M. de Bismarck disait un jour : « Mon métier n’est pas de discuter des questions de dogmes, je suis condamné à ne faire que de la politique. » Mais en 1847, quand il était encore un rigide conservateur et que ses grandeurs ne l’avaient pas rendu infidèle à ses principes, il avait dit : « Un roi qui se proclame souverain par la grâce de Dieu ne prononce pas selon moi une vaine formule. Il affirme que c’est de Dieu qu’il tient son sceptre et qu’il n’est responsable que devant Dieu de l’usage qu’il en peut faire. » Le parti conservateur est le seul qui interprète dans le sens littéral la doctrine du droit divin, et la comprenne comme le souverain la comprend lui-même. Le droit divin est un mystère, mais ce mystère, comme le disait Stahl, explique bien des choses et particulièrement pourquoi les souverains les plus religieux peuvent se dispenser, en sûreté de conscience, de pratiquer tous les préceptes de la morale évangélique. Certains commandemens obligent les particuliers, et n’ont pas été faits pour l’autorité qui représente Dieu sur la terre. « Elle porte l’épée, est-il écrit dans le saint Livre, et elle ne la porte pas en vain. » Il est interdit aux particuliers de haïr leurs ennemis. « Tu ne tueras pas, tu ne te vengeras pas. » Ils ne sauraient enfreindre cette prescription sans perdre leur âme. Mais les souverains sont tenus de venger leurs injures, car la vengeance appartient au Seigneur et aux élus qu’il a chargés d’établir son règne dans le monde. Il s’ensuit aussi que discuter son roi, c’est se rendre coupable d’une étourderie sacrilège et outrager le Dieu qui se cache derrière lui.

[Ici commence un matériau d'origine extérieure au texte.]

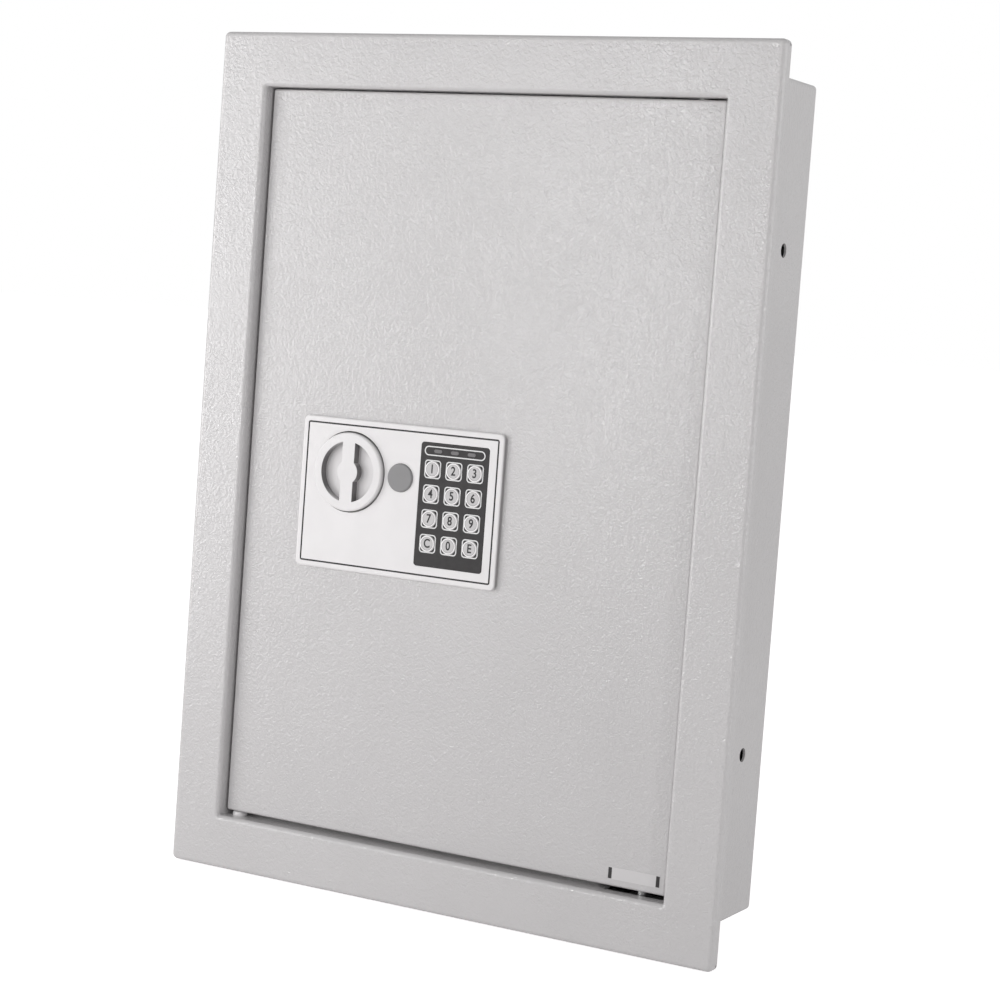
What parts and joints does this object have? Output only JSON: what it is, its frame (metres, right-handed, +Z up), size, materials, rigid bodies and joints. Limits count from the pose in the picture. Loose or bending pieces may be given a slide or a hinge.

Comment un roi n’aurait-il pas quelque tendresse pour les fervens défenseurs de ses prérogatives ? Le vrai royalisme est dans ce siècle une plante rare. Les conservateurs prussiens sont restés fidèles à cette idée du moyen âge que le service ennoblit l’homme. Servir son Dieu en servant son roi, c’est la plus glorieuse des obéissances, la seule humilité qui n’abaisse pas le cœur. Mais il est une servitude contre laquelle leur fierté se révoltera toujours. Ils ne consentiront jamais à se soumettre aux volontés d’un peuple en délire, qui se croit son maître, ni aux prétentions arrogantes des tribuns, ni au gouvernement tumultueux des majorités. Le parlementarisme n’est à leurs yeux que la forme byzantine de la démagogie et l’hypocrisie de la désobéissance.